-- The request --
Starting at the line that has "Write part 3" and stopping after the line that has "corners round each.", reproduce the listing below exactly; omit everything else.

---------- Given data ----------

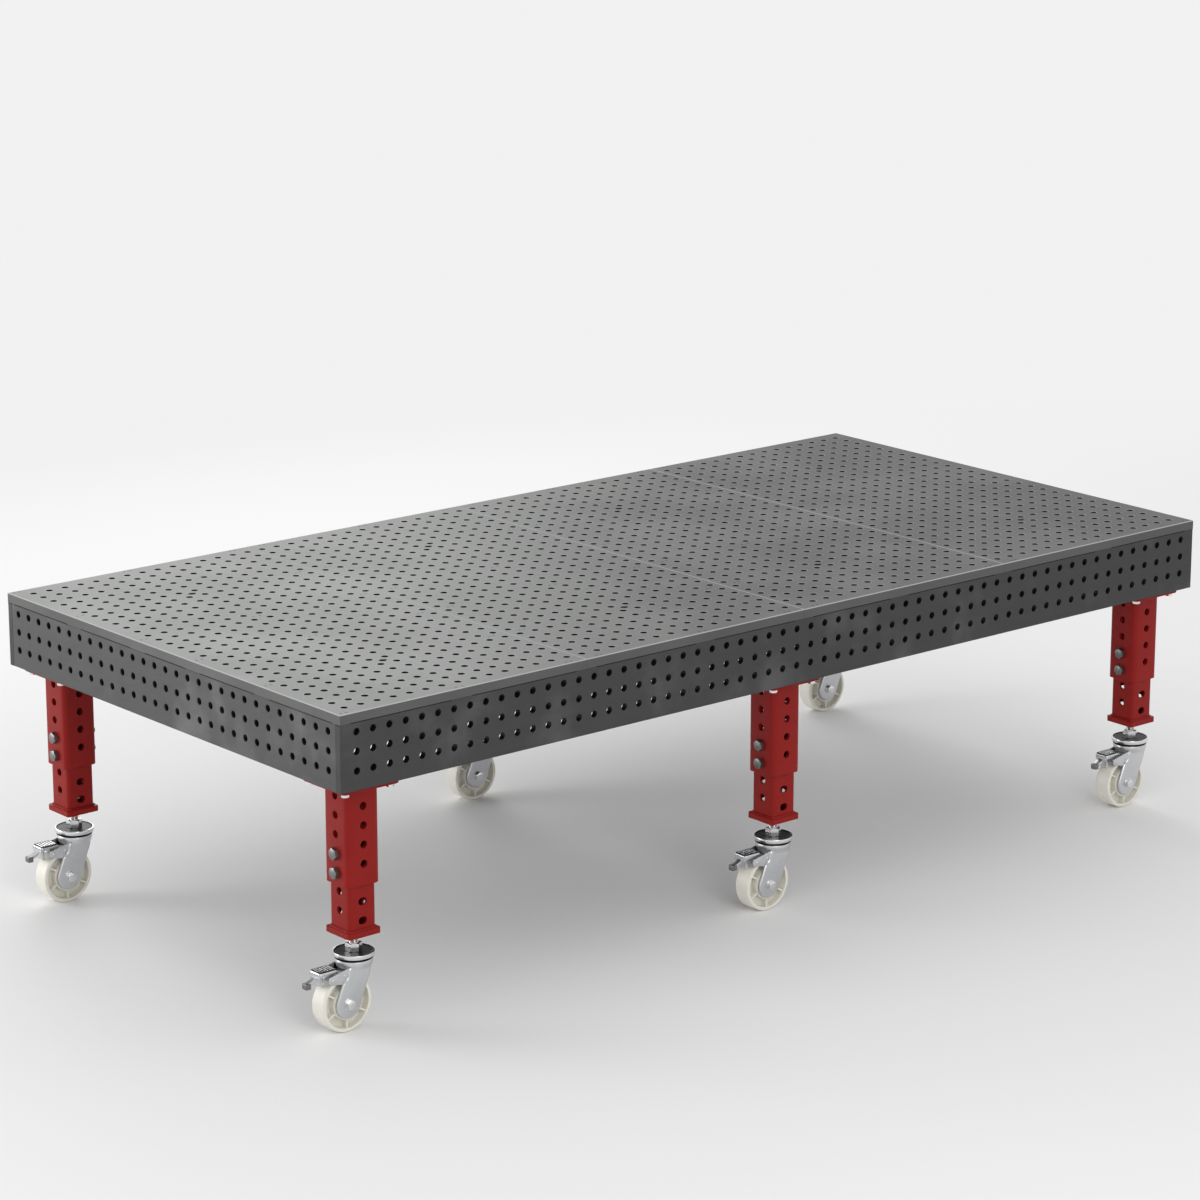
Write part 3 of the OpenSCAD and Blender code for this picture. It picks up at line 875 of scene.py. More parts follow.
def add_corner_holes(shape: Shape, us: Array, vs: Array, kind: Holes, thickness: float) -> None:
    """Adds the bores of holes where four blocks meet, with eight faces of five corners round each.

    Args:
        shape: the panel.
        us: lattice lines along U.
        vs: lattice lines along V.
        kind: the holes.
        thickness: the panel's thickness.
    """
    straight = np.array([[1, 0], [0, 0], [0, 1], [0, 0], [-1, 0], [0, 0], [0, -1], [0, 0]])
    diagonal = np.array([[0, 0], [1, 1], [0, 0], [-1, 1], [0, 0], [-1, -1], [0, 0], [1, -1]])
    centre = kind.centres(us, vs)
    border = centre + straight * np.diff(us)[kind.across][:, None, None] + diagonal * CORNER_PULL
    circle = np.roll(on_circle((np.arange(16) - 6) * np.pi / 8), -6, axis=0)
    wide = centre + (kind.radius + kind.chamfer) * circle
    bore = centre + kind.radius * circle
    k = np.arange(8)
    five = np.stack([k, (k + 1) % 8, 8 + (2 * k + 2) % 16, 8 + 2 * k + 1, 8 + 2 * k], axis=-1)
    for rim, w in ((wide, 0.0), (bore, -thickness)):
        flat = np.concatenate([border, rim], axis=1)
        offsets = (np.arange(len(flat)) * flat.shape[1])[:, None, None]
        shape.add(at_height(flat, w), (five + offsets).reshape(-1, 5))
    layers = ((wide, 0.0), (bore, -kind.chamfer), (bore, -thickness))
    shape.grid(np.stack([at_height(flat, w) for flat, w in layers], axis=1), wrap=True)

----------
---------- Given data ----------

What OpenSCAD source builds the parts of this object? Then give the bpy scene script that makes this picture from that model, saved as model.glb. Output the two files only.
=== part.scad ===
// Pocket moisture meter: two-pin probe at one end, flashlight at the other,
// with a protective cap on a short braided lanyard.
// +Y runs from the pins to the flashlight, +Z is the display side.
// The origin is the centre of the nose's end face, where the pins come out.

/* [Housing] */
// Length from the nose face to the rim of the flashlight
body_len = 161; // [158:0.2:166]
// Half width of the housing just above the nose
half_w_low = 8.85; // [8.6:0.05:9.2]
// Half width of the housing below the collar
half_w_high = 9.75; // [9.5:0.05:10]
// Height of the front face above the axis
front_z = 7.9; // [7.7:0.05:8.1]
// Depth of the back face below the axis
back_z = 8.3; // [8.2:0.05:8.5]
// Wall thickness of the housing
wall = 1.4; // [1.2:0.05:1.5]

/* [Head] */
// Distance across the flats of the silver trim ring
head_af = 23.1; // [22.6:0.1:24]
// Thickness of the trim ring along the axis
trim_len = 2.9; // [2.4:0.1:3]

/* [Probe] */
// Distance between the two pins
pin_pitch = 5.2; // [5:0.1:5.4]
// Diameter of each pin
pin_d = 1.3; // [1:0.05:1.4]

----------
---------- Given data ----------

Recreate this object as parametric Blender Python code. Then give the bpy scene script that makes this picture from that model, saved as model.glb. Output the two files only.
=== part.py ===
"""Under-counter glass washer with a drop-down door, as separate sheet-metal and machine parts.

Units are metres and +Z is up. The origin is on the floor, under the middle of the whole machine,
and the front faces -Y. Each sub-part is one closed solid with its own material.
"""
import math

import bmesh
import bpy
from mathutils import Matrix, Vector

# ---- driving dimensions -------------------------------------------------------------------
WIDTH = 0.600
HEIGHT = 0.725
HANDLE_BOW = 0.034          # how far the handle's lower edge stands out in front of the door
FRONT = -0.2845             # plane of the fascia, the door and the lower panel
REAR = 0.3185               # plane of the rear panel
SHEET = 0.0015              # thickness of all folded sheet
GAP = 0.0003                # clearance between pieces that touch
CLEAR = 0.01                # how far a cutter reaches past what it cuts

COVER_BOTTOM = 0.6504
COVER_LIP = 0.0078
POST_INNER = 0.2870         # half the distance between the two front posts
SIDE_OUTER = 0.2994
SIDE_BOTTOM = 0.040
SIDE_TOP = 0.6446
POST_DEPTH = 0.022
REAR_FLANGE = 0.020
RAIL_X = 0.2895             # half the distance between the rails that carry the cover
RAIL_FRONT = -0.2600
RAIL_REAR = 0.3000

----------

-- Written reply --
Write part 3 of the OpenSCAD and Blender code for this picture. It picks up at line 875 of scene.py. More parts follow.
def add_corner_holes(shape: Shape, us: Array, vs: Array, kind: Holes, thickness: float) -> None:
    """Adds the bores of holes where four blocks meet, with eight faces of five corners round each.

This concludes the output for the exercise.